In early 1977, Gafița Sr was working with Talex on a project to publish the letters and autobiographical texts by Panait Istrati—but this was cut short by his death. He fell victim to the Vrancea–Bucharest earthquake on March 4, 1977, as one of nine literary professionals to be killed by this disaster. Most, including Gafița and Baconsky, were crushed by debris while attending a Bucharest evening-party hosted by Mihail Petroveanu and Veronica Porumbacu (who were also killed). His body was one of the first to be picked up and identified from the wreckage. Diarist Pericle Martinescu, who reported that both Gafița and his wife had died together "in the same building on I. Ghica Street", notes it as unusual that their fate, as well as those of Baconsky and actor Toma Caragiu, became immediately known to the public, "even as public transport was at a standstill, and with phone lines that are hardly functional".

==Legacy==
A posthumous book of essays appeared later that year, as Flautul lui Marsias ("Marsyas' Flute"). It was praised by Alexandru George, who noted its humorous tinges, with "a sense of proportion that is characteristic in men of intelligence". According to George, Gafița was mainly valuable for his personal witnessing of literary history, but had never managed to write down his memoirs. Dimisianu similarly argued: "Talkative and associative, he accessed an endless trove of events from our literary life, old and new alike; I have no idea if he ever put to paper anything of what he recounted with such dedication, with humor, and sometimes with sadness, but he surely would have wanted to".

As noted by literary historian Nicolae Scurtu, "some of his collaborators and peers [pushed Gafița] into a blind-spot, that he surely did not deserve." In 1979, the CR put out a work of memoirs by Ion Petrovici, with a preface by its former director. The text drew criticism from A. Braester in Era Socialistă, since Gafița, though an "eminent man of progressive culture", had failed to explain the passages in which Petrovici expressed his sympathy for Romania's far-right movements (including the Iron Guard). On different grounds, other authors went public with their disdain for Gafița after the Romanian Revolution of 1989. In a 2002 article, his old rival George listed him among the "zealous agents of the [early communist] moment", on par with Bratu and Paul Georgescu—though still less servile than Ovid Crohmălniceanu. Three years later, critic Gheorghe Grigurcu recounted that Gafița had been a "loyal henchman" to Preda, and that both had defrauded the state by arranging "massive print after massive print" for the CR novelists. In 2012, author Gelu Ionescu argued that Gafița, a "staunch defender of socialist realism", was only appointed to lead the CR because Preda wished to have "less of a hassle in dealing with 'the structures'". During a 2008 interview, political scientist Vladimir Tismăneanu proposed that, "regretfully", Gafița had served as one of the "fanatical politruci" who had assisted in the act of "cultural degradation during 1948–1956."

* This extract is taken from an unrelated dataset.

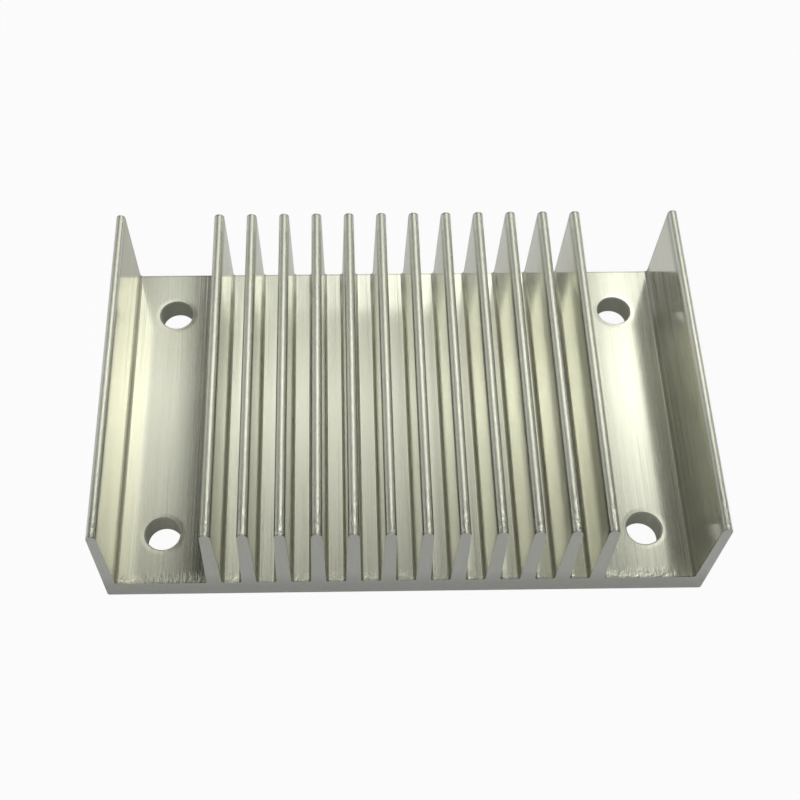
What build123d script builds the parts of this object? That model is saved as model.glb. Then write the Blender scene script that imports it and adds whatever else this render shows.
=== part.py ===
"""Extruded aluminium heat sink that screws down on a flat power module.

The origin is under the middle of the base. X runs across the fins, Y along them and Z up.
"""
import os
from math import cos, radians, sin, tan

from build123d import *

# The cut piece, in millimetres
width = 57.9
length = 36.8
height = 12.7
base_thickness = 2.5
base_corner_radius = 0.25
root_fillet = 0.3

# Fins, with round tips and both flanks drafted, in degrees
fin_count = 12
fin_inset = 10.58  # from the side face to the middle of the first fin
fin_tip_radius = 0.5
fin_draft = 1.3

# Side walls, upright outside and drafted inside
wall_tip_radius = 0.45
wall_draft = 1.1

# Screw holes, one over each threaded insert in the corners of the module
hole_diameter = 3.4
hole_inset_x = 5.35  # from the side face to the middle of the hole
hole_inset_y = 5.3  # from the cut end to the middle of the hole
hole_edge_break = 0.12

fin_pitch = (width - 2 * fin_inset) / (fin_count - 1)
hole_spacing_x = width - 2 * hole_inset_x
hole_spacing_y = length - 2 * hole_inset_y


def inner_flank(tip_x, tip_radius, draft):
    """Flank on the middle side of a blade, from the underside up to its round tip."""
    lean = radians(draft)
    top_x = tip_x - tip_radius * cos(lean)
    top_z = height - tip_radius + tip_radius * sin(lean)
    return Line((top_x - top_z * tan(lean), 0), (top_x, top_z))


# Outline of one fin on the centre line, which reaches down through the base
with BuildSketch() as fin:
    with BuildLine() as fin_outline:
        flank = inner_flank(0, fin_tip_radius, fin_draft)
        far_flank = mirror(flank, about=Plane.YZ)
        ThreePointArc(flank @ 1, (0, height), far_flank @ 1)
        Line(flank @ 0, far_flank @ 0)
    make_face()

# Outline of the right side wall, flush with the edge of the base
with BuildSketch() as wall:
    with BuildLine() as wall_outline:
        tip_x = width / 2 - wall_tip_radius
        inner_face = inner_flank(tip_x, wall_tip_radius, wall_draft)
        outer_face = Line((width / 2, 0), (width / 2, height - wall_tip_radius))
        ThreePointArc(inner_face @ 1, (tip_x, height), outer_face @ 1)
        Line(inner_face @ 0, outer_face @ 0)
    make_face()

with BuildPart() as heat_sink:
    # Section of the extrusion: base plate, fins and side walls in one
    with BuildSketch(Plane.XZ) as section:
        Rectangle(width, base_thickness, align=(Align.CENTER, Align.MIN))
        with GridLocations(fin_pitch, 0, fin_count, 1):
            add(fin.sketch)
        add(wall.sketch)
        mirror(wall.sketch, about=Plane.YZ)
        roots = section.vertices().filter_by_position(Axis.Y, base_thickness, base_thickness)
        fillet(roots, radius=root_fillet)
        fillet(section.vertices().group_by(Axis.Y)[0], radius=base_corner_radius)
    extrude(amount=length / 2, both=True)

    # Four holes drilled through the base, with both rims lightly broken
    with Locations(Plane.XY.offset(base_thickness)):
        with GridLocations(hole_spacing_x, hole_spacing_y, 2, 2):
            Hole(hole_diameter / 2)
    rims = heat_sink.edges(Select.LAST).filter_by(GeomType.CIRCLE)
    chamfer(rims, length=hole_edge_break)

heat_sink.part.label = "heat_sink"

os.makedirs("parts", exist_ok=True)
export_step(heat_sink.part, "parts/heat_sink.step")
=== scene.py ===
from math import radians

import bmesh
import bpy
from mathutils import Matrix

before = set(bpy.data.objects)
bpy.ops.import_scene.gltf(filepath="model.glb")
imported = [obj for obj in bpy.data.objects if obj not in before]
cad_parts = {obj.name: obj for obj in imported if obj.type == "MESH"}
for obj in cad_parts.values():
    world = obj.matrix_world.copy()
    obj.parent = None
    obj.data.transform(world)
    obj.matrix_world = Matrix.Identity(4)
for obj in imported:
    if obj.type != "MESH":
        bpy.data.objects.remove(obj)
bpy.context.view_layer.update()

# The heat sink is one length of extruded aluminium, sawn square and drilled at its four corners.
# A thin clear conversion coat leaves the drawn faces bright and faintly yellow, with die lines
# along the fins, while the sawn ends stay matt and grey.

MM = 0.001

# Sizes of the part that the finish follows, in millimetres like all that the material measures
LENGTH = 36.8
CUT = LENGTH / 2  # from the middle to either sawn end
FRONT = -CUT
BASE_TOP = 2.5
LEFT_WALL = -27.6  # where its root begins
INNER_REACH = 28.3  # within the walls, so that it parts their inner faces from their outer ones
HOLE_X = 23.6
HOLE_Y = 13.1
HOLE_REACH = 1.83  # radius of a hole with its broken rim

# Heights between which a zone comes in or fades out
ROOT_IN = (2.5005, 2.505)
ROOT_OUT = (2.8, 4.0)
SHOULDER_IN = (11.2, 12.0)
SHOULDER_OUT = (12.25, 12.5)
TIP_IN = (11.9, 12.3)
LEFT_WALL_SHADE_OUT = (11.4, 12.0)
BASE_SHADE_OUT = (1.8, 4.5)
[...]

Mihai's brother Viniciu continued to write into the 1990s, and died, aged 80, in 2006. Beginning in the 1980s, Gabriel Gafița had embarked on projects of international cooperation, and was visiting the Hungarian People's Republic on a regular basis. Under contract with Editura Kriterion, he curated a Hungarian-language volume of Cezar Petrescu's novellas—translated by László Kardos-Körtvélyfái, and arranged the same as in his father's first edition. Specialized in minority issues, Gabriel later moved into the diplomatic service; his contributions were tinged by controversy upon the discovery that, as "Rosetty", he had been a Securitate informant after 1977—in June 2009, a definitive court ruling defined him as engaged in political persecution under the previous regime. Recalled from his position as Romanian Ambassador to Portugal, he continued to deny that he was "Rosetty", and claimed instead that the Securitate had also targeted him. The literary career was also embraced by Mihnea, who became an editor and translator. In 1992, his version of George Orwell's Animal Farm appeared at Editura Univers.